Bertie died long ago. But she didn’t go away – at least not for me. Whenever I read how Jesus heals the bent over woman, I think of Bertie. For eighteen years that woman couldn’t lift her head, or stand up straight. Imagine the isolation and desolation of such a life – “Don’t touch her. She’s unclean. Get her out.” One day she dares to enter the synagogue where Jesus is teaching. She must believe Jesus can help her. He calls her over, says some words, and lays on hands. Then she stands up straight and she praises God and so do the others, except for the synagogue leader, the clergy person, wouldn’t you just know. He shouts to the crowd, “Six days he has to do this, but no, he heals on the Sabbath. He breaks the Law.” Jesus gets a bit incensed, too. Those who love laws more than people Jesus calls hypocrites. People called her, “deformed, sinner, unwelcome here.”Jesus looks at her again, and calls her something she’d never been called, “daughter of Abraham,” making her, too, an heir of God’s promises, and letting everyone know she’s in with God, a beloved daughter, after all. That’s who she is. To show it’s so, Jesus lifts her out of bad theology, heals her deformed body, and gives her back her life.
I remember Bertie. I’ll bet Jesus noticed her, too. Sometime she must have heard Jesus name her, “sister; daughter of Abraham; a princess in God’s reign.” He lifted her up to stand tall. He healed her, not of polio, but of shame, inferiority, self-pity, labels we gave her. Jesus restored her real identity, so she could withstand our glances, our fears, ignore our laughter and whispers when she passed by. She wasn’t bothered we couldn’t see past her deformed body. She looked at us children and many adults, and could see in us what we didn’t in her, God’s beloved, a person of value and worth. Her little gifts and notes were tokens of her love. Looking at her this way, I see that Bertie’s heart was much less deformed than ours. Jesus healed her. Bertie was a crippled woman, you know.

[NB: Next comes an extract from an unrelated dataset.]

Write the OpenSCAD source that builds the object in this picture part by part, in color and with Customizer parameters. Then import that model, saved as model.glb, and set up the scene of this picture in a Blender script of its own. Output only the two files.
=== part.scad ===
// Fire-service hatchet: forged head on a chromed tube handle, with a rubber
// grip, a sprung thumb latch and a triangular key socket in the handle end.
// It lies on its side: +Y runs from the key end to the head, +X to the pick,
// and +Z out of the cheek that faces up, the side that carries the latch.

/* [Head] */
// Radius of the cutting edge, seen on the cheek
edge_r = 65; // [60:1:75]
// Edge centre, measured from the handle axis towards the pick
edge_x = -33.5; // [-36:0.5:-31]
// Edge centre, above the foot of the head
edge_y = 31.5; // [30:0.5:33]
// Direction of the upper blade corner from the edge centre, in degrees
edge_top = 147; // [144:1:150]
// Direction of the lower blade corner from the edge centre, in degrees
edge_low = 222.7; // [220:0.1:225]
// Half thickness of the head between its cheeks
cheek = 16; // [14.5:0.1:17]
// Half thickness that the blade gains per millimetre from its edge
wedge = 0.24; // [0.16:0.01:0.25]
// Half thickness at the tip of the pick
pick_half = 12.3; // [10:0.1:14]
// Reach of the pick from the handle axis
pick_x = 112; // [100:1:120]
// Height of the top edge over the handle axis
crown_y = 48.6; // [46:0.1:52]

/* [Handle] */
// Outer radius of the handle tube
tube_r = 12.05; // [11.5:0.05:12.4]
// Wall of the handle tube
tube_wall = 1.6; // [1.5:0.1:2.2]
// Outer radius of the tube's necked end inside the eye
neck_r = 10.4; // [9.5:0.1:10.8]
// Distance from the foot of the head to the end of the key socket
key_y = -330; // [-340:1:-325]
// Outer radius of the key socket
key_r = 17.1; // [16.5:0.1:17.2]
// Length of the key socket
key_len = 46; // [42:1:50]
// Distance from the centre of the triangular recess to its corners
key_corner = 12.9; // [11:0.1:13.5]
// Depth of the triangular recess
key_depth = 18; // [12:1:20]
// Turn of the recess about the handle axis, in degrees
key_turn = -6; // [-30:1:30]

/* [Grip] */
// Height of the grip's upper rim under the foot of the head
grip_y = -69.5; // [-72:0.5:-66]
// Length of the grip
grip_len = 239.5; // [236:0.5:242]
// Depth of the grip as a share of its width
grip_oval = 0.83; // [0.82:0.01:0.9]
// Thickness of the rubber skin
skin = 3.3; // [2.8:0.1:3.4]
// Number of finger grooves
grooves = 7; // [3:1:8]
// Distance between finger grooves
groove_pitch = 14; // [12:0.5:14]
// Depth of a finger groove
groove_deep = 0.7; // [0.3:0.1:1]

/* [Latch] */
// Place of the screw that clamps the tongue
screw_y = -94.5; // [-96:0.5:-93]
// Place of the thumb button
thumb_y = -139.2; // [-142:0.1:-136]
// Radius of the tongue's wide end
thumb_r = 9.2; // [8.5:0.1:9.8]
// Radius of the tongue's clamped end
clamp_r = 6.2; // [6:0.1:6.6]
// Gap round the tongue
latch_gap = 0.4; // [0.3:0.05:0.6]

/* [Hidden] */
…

I remember Bertie. She’s still with me. She wasn’t the real victim. I was and still can be when I allow fear to cripple my spirit; when I label someone and fail to see their heart; when we ridicule or laugh at someone’s faults, we shut them out. I suspect all of us have listened and absorbed voices that have taught us, “She’s a cripple. He doesn’t belong here. She’s not our kind.” That makes us victims. We imprison ourselves by looking at and naming another’s deformities, and we don’t see our own. If we can’t see each person as God’s beloved, maybe we can’t really see it in ourselves. That’s called sin, with a big “S.” Sin is the deformity that keeps us from seeing each other as God does. The church may forget to teach us that is sin. And Jesus can even set us free from our deformities. God’s all about healing, restoring, making us and everyone whole.
Bertie was a crippled woman, you know. We are too, often deformed by bad theology that keeps us from seeing Christ in everyone and not questioning if what we have been taught is true. Bertie was not a crippled woman, you know. I remember Bertie. She teaches me no one has to stay crippled. Jesus says so.